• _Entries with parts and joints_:
Begin
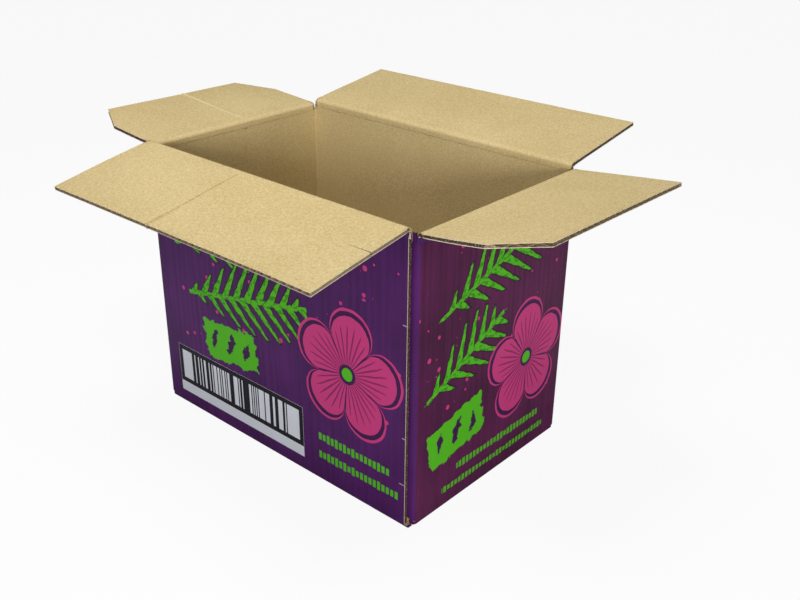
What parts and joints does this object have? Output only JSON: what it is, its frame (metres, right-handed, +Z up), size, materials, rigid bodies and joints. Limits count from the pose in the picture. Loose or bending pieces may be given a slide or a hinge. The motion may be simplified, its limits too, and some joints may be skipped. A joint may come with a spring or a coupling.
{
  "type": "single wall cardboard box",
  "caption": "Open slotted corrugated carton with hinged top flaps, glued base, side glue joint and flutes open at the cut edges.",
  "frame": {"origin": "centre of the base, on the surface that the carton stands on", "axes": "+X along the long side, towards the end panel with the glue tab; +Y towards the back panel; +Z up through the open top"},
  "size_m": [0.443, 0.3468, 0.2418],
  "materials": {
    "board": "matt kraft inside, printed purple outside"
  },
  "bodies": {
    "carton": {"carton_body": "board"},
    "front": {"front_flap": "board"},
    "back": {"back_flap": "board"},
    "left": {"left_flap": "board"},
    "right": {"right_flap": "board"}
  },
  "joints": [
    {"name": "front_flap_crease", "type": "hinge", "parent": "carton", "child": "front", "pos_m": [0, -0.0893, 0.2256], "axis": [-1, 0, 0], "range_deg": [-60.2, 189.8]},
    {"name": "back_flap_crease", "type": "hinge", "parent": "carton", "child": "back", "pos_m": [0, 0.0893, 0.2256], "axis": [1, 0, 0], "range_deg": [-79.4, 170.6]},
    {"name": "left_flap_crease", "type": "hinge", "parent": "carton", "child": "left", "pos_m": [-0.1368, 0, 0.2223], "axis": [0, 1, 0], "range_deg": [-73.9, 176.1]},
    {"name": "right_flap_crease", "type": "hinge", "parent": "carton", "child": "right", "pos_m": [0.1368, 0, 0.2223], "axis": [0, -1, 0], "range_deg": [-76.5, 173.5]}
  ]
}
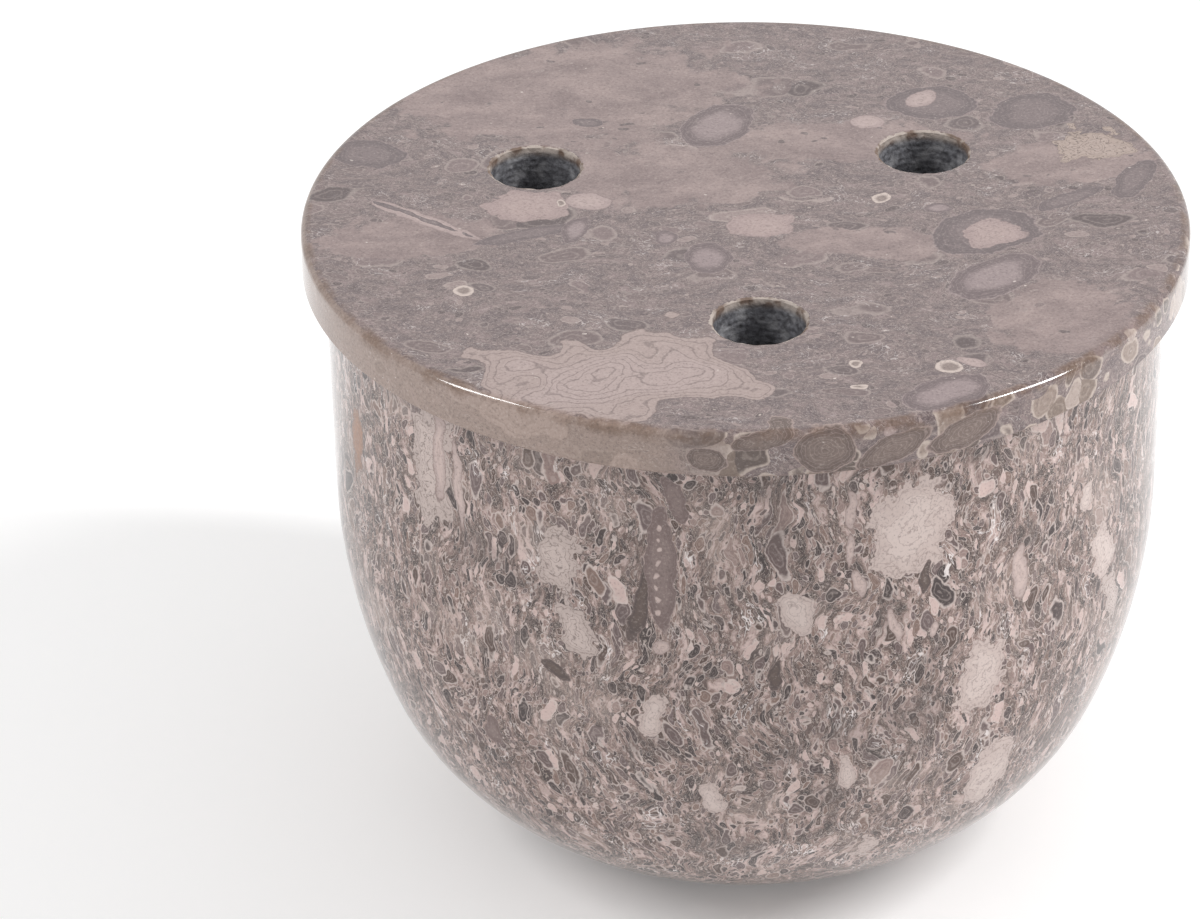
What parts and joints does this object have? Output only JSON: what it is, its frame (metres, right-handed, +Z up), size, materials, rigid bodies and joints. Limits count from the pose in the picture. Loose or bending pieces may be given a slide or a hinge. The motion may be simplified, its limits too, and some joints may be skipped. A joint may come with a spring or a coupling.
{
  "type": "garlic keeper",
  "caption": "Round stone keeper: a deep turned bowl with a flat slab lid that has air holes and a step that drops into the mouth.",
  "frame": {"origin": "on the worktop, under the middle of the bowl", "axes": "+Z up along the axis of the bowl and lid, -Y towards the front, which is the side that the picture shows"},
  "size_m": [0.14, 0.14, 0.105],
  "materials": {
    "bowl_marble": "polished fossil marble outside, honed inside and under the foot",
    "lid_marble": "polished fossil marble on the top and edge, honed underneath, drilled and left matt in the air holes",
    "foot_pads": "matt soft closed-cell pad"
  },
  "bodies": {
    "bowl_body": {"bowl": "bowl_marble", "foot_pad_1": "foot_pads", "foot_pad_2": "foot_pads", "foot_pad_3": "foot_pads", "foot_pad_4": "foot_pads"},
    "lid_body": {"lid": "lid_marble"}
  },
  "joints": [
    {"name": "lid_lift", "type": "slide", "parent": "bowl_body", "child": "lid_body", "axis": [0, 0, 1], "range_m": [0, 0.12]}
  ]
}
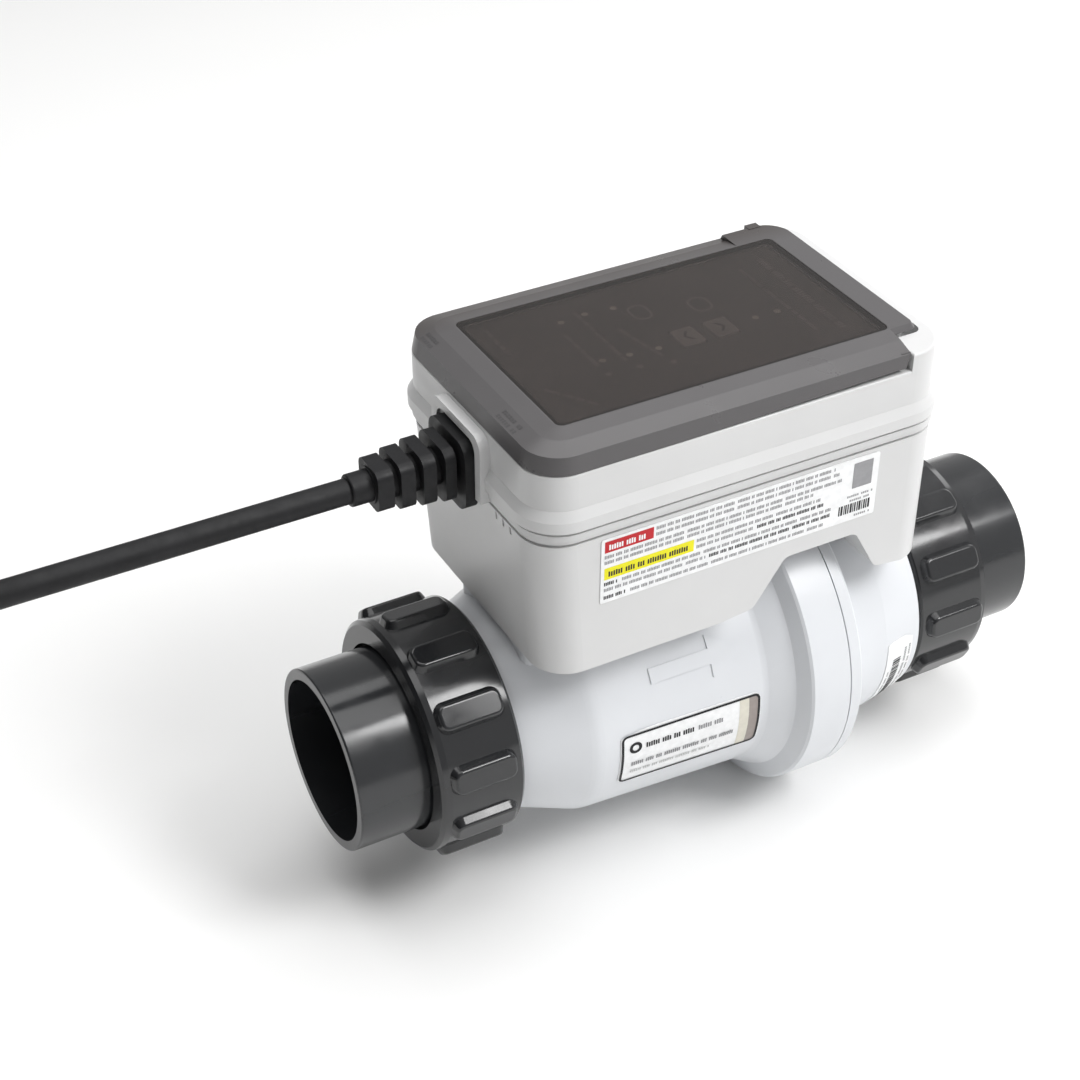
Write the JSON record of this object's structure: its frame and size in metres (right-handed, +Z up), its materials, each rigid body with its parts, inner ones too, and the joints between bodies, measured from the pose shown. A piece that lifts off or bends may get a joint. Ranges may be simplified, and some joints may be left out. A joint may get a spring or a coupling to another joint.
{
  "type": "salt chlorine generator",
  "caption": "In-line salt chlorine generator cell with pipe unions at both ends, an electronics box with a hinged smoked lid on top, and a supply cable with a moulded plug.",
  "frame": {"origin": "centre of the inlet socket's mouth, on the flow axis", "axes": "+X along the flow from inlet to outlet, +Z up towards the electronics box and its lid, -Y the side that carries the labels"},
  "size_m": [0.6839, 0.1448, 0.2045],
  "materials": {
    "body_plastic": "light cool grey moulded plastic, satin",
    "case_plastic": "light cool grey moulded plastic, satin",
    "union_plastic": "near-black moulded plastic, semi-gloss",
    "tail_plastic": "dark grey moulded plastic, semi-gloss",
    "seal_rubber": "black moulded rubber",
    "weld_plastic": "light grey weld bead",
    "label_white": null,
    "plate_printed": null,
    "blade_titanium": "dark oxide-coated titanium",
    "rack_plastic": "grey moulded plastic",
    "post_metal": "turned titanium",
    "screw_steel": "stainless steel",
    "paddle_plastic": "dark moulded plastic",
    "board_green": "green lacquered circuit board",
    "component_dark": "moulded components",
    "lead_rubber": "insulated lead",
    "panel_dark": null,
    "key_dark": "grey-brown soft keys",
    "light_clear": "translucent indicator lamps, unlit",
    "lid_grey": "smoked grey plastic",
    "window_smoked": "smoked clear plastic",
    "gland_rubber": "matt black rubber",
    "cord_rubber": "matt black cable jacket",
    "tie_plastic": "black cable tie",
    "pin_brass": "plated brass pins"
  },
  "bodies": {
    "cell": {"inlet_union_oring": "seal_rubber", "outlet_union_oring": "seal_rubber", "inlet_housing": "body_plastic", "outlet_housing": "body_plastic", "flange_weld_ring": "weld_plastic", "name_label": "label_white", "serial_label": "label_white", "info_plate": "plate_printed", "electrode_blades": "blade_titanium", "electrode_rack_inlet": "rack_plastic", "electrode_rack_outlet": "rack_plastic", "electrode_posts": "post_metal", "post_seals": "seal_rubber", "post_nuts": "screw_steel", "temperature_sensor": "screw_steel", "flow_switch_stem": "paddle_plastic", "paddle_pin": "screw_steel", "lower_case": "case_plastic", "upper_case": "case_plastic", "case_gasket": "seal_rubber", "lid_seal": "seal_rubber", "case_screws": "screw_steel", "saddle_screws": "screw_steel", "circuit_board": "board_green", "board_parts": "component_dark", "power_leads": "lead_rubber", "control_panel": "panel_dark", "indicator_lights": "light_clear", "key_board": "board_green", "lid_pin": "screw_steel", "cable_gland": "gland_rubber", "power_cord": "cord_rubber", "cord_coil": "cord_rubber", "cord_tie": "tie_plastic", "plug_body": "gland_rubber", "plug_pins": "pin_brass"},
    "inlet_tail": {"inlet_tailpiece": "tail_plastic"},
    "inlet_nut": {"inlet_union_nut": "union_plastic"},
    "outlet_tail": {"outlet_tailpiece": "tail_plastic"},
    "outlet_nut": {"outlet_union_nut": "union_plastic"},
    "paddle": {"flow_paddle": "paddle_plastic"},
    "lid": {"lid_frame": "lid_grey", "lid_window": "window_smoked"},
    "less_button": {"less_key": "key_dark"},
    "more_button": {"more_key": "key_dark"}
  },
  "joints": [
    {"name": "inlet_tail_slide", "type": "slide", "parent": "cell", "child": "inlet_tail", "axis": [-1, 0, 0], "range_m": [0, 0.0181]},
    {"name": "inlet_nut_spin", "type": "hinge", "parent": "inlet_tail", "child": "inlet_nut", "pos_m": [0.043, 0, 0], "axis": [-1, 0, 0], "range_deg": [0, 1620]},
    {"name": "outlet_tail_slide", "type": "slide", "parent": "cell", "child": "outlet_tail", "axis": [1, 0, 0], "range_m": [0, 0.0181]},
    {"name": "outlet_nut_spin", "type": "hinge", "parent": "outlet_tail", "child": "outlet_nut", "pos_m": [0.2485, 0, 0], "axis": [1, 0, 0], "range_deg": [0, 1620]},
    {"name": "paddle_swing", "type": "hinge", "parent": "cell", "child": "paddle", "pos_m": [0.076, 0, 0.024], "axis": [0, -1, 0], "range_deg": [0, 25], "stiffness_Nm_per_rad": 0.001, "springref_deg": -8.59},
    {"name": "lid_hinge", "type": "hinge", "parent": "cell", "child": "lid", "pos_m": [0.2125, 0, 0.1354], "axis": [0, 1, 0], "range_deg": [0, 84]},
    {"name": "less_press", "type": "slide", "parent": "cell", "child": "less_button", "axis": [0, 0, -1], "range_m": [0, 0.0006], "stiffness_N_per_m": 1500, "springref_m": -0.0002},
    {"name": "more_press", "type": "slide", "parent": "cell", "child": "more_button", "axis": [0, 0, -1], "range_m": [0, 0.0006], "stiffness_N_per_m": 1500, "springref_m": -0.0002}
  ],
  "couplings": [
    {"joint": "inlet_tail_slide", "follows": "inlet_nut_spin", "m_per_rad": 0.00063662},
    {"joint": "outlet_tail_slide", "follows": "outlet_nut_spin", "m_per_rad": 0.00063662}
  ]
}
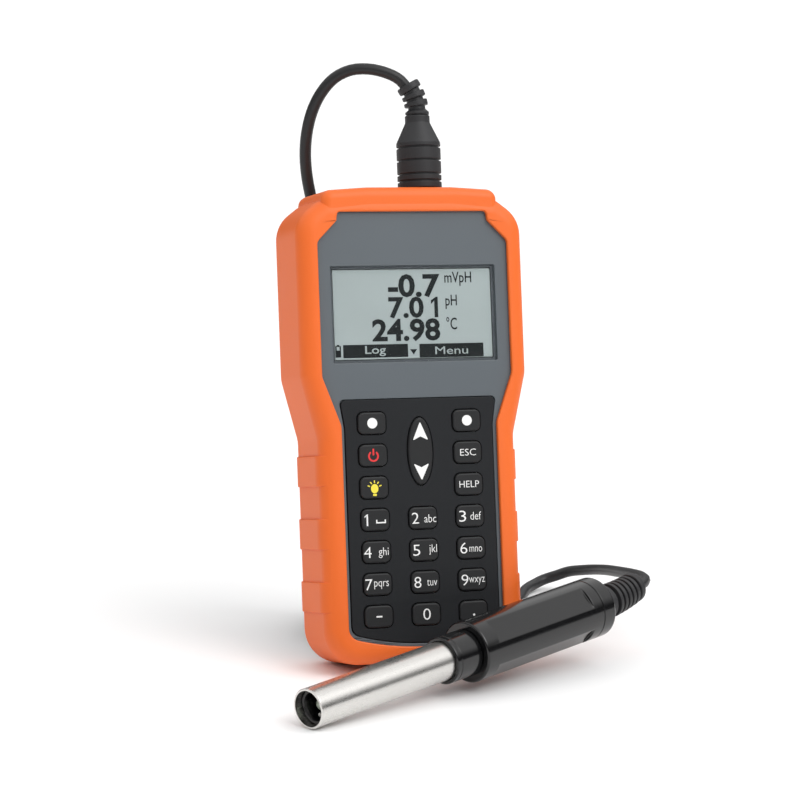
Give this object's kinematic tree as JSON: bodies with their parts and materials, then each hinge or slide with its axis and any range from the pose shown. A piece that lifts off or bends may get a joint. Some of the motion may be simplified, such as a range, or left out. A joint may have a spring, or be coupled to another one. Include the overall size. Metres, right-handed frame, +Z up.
End
Copy out the lines in which the string "this" appears.

• _FULL ANSWER_:
What parts and joints does this object have? Output only JSON: what it is, its frame (metres, right-handed, +Z up), size, materials, rigid bodies and joints. Limits count from the pose in the picture. Loose or bending pieces may be given a slide or a hinge. The motion may be simplified, its limits too, and some joints may be skipped. A joint may come with a spring or a coupling.
What parts and joints does this object have? Output only JSON: what it is, its frame (metres, right-handed, +Z up), size, materials, rigid bodies and joints. Limits count from the pose in the picture. Loose or bending pieces may be given a slide or a hinge. The motion may be simplified, its limits too, and some joints may be skipped. A joint may come with a spring or a coupling.
Write the JSON record of this object's structure: its frame and size in metres (right-handed, +Z up), its materials, each rigid body with its parts, inner ones too, and the joints between bodies, measured from the pose shown. A piece that lifts off or bends may get a joint. Ranges may be simplified, and some joints may be left out. A joint may get a spring or a coupling to another joint.
Give this object's kinematic tree as JSON: bodies with their parts and materials, then each hinge or slide with its axis and any range from the pose shown. A piece that lifts off or bends may get a joint. Some of the motion may be simplified, such as a range, or left out. A joint may have a spring, or be coupled to another one. Include the overall size. Metres, right-handed frame, +Z up.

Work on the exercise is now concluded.